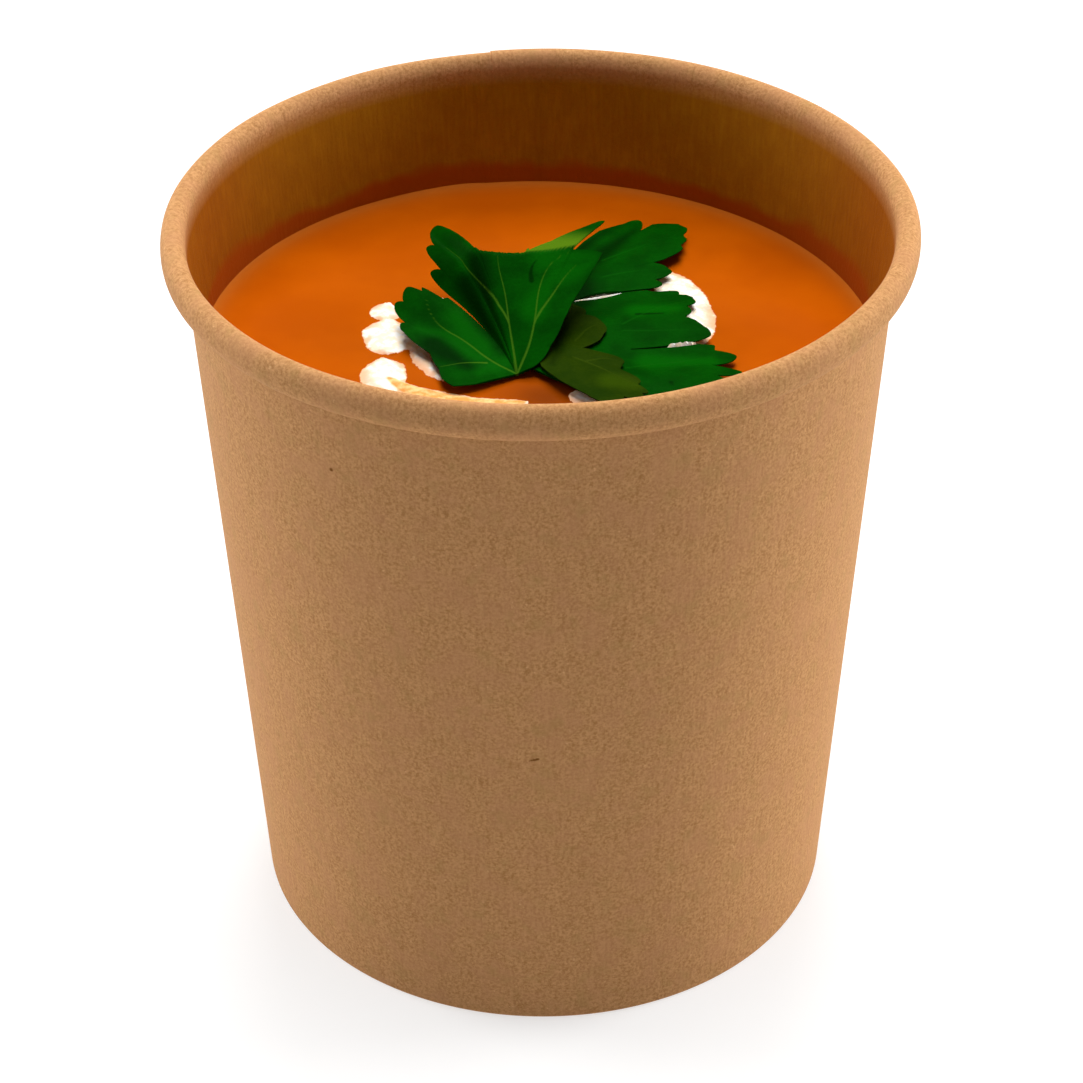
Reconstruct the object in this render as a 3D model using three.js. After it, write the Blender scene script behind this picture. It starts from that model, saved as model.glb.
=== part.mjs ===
// A takeaway paper cup of creamed soup with a cream swirl and three parsley leaves.
// Millimetres, +Z up, origin at the middle of the ring that the cup stands on.
import * as THREE from 'three';
import { mergeVertices } from 'three/addons/utils/BufferGeometryUtils.js';

// Cup: outer radii, height and the paperboard
const RIM_RADIUS = 49;
const BASE_RADIUS = 40.2;
const NECK_RADIUS = 46.1;
const CUP_HEIGHT = 104;
const BOARD = 0.45;
const GAP = 0.3;

// Rolled rim: a bead taller than it is wide, and the tail tucked up inside it
const BEAD_HEIGHT = 4.8;
const TAIL_RADIUS = 0.55;
const TAIL_SHIFT = 0.25;

// Foot: how far the board turns up inside, its bend, and the height of the base disc
const HEM_HEIGHT = 8;
const HEM_BEND = 0.45;
const DISC_TOP = 9.6;
const DISC_BEND = 0.8;

// Side seam at the back: azimuths of the two cut edges, and how far the outer layer eases back
const INNER_CUT = 98.4;
const OUTER_CUT = 89.6;
const CUT_STEP = 0.15;
const EASE = 26;

// The rim is not quite round: its long axis and how much longer it is
const OVAL_AXIS = 18;
const OVAL_STRETCH = 0.0104;

// Soup: level in the middle, slope towards +X, and its thickness of cream
const SOUP_LEVEL = 83.7;
const SOUP_SLOPE = -0.02;
const CREAM_HEIGHT = 0.65;
const SWIRL_CENTRE = new THREE.Vector2(0, 2);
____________
Challenge —
Go through the listing and print each line exactly as it appears.

Reply —
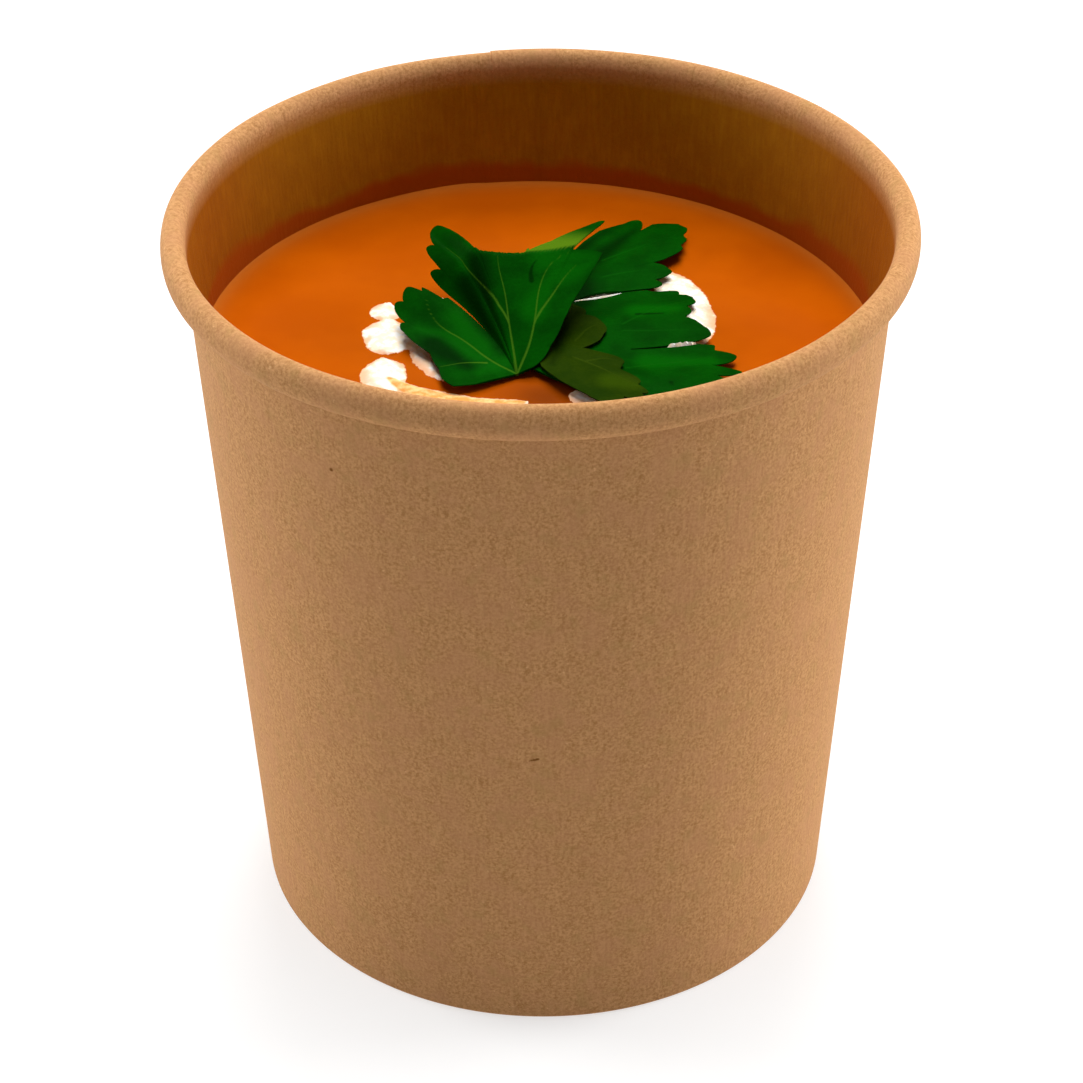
Reconstruct the object in this render as a 3D model using three.js. After it, write the Blender scene script behind this picture. It starts from that model, saved as model.glb.
=== part.mjs ===
// A takeaway paper cup of creamed soup with a cream swirl and three parsley leaves.
// Millimetres, +Z up, origin at the middle of the ring that the cup stands on.
import * as THREE from 'three';
import { mergeVertices } from 'three/addons/utils/BufferGeometryUtils.js';

// Cup: outer radii, height and the paperboard
const RIM_RADIUS = 49;
const BASE_RADIUS = 40.2;
const NECK_RADIUS = 46.1;
const CUP_HEIGHT = 104;
const BOARD = 0.45;
const GAP = 0.3;

// Rolled rim: a bead taller than it is wide, and the tail tucked up inside it
const BEAD_HEIGHT = 4.8;
const TAIL_RADIUS = 0.55;
const TAIL_SHIFT = 0.25;

// Foot: how far the board turns up inside, its bend, and the height of the base disc
const HEM_HEIGHT = 8;
const HEM_BEND = 0.45;
const DISC_TOP = 9.6;
const DISC_BEND = 0.8;

// Side seam at the back: azimuths of the two cut edges, and how far the outer layer eases back
const INNER_CUT = 98.4;
const OUTER_CUT = 89.6;
const CUT_STEP = 0.15;
const EASE = 26;

// The rim is not quite round: its long axis and how much longer it is
const OVAL_AXIS = 18;
const OVAL_STRETCH = 0.0104;

// Soup: level in the middle, slope towards +X, and its thickness of cream
const SOUP_LEVEL = 83.7;
const SOUP_SLOPE = -0.02;
const CREAM_HEIGHT = 0.65;
const SWIRL_CENTRE = new THREE.Vector2(0, 2);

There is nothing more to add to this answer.